STATED EXERCISE => Without further comment, state how many lines in the listing below contain the word "materials".

________________________________________

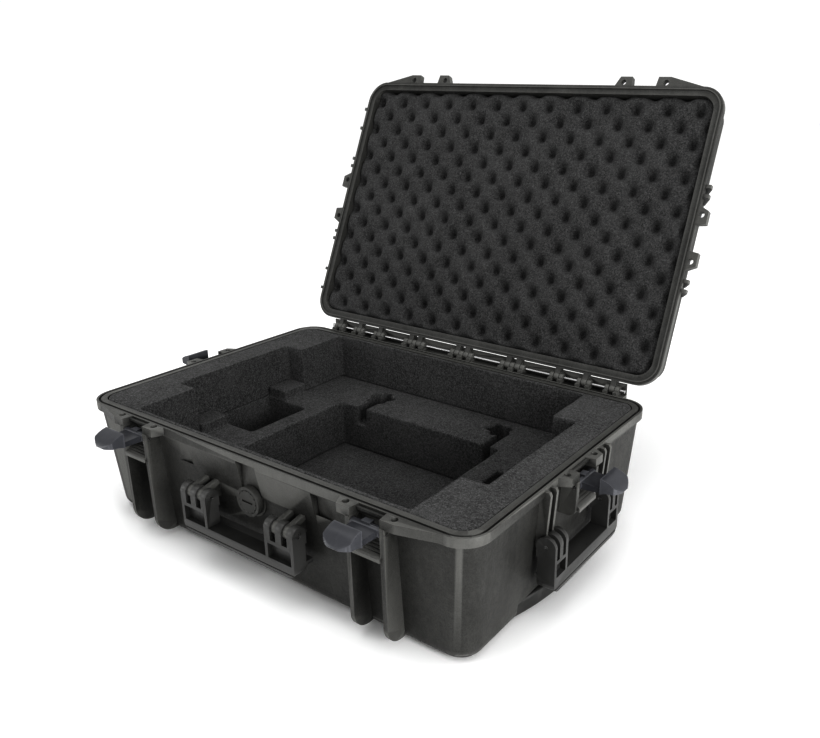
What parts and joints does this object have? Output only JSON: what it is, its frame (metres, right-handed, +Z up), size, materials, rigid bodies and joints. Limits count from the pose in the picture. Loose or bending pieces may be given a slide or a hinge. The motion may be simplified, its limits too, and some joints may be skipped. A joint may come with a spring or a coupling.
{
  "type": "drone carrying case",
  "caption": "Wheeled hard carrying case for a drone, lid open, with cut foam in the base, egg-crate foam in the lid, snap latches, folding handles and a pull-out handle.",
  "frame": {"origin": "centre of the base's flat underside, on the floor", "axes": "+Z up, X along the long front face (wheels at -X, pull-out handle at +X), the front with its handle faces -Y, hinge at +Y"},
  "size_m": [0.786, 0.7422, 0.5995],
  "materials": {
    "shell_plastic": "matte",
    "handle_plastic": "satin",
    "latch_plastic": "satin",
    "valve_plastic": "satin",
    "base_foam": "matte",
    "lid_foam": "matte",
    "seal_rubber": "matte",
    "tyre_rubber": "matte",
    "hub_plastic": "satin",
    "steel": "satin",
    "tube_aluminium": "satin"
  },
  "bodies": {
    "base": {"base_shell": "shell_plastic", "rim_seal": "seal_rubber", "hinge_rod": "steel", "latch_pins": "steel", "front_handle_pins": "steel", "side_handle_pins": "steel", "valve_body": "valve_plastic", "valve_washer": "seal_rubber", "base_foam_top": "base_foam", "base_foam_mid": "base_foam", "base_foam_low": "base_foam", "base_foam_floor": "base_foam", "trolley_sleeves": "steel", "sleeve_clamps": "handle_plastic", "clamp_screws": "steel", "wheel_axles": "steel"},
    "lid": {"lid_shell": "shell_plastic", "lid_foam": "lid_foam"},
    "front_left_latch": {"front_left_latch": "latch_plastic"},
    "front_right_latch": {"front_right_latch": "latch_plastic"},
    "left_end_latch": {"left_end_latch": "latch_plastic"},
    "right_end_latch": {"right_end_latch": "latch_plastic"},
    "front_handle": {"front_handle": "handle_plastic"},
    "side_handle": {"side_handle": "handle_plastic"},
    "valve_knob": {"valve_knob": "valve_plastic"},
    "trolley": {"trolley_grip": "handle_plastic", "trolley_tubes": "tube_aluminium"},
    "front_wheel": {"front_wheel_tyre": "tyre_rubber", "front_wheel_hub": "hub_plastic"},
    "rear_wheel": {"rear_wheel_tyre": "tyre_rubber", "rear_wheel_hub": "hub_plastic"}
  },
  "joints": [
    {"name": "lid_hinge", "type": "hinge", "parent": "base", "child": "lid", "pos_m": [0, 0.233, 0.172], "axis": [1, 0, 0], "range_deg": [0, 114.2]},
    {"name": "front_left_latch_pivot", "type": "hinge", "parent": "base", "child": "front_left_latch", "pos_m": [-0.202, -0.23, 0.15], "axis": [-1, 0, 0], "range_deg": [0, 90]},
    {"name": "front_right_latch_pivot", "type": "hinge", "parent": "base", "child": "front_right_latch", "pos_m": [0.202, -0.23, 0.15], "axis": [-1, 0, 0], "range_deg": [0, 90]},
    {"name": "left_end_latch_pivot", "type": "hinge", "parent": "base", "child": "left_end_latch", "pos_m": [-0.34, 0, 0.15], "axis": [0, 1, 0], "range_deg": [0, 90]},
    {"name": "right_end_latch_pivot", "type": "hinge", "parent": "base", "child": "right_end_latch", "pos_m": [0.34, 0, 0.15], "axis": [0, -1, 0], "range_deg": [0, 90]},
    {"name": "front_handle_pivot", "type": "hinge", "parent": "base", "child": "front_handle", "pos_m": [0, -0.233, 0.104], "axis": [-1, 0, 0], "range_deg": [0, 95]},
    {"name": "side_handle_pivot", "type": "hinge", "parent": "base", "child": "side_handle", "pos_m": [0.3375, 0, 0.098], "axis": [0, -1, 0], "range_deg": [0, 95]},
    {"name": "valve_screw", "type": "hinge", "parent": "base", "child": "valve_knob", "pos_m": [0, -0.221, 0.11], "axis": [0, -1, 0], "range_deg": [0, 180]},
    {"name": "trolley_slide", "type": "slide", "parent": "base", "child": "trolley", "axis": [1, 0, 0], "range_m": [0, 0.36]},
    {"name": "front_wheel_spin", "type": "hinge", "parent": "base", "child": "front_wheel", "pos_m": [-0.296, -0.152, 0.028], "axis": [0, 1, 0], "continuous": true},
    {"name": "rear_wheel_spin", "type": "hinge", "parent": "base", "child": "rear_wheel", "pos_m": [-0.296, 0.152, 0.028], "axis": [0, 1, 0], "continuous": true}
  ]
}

________________________________________

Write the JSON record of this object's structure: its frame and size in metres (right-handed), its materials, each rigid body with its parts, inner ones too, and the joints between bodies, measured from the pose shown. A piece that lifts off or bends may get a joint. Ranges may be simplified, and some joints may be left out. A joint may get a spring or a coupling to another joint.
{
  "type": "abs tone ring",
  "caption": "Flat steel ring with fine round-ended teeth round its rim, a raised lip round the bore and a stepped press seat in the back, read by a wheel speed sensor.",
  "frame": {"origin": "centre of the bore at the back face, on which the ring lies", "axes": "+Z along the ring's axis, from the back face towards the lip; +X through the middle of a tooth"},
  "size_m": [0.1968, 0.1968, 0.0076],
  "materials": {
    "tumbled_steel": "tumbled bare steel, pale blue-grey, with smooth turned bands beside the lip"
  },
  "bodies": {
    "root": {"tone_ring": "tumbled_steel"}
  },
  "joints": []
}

________________________________________

OUTPUT OF THE TASK => 4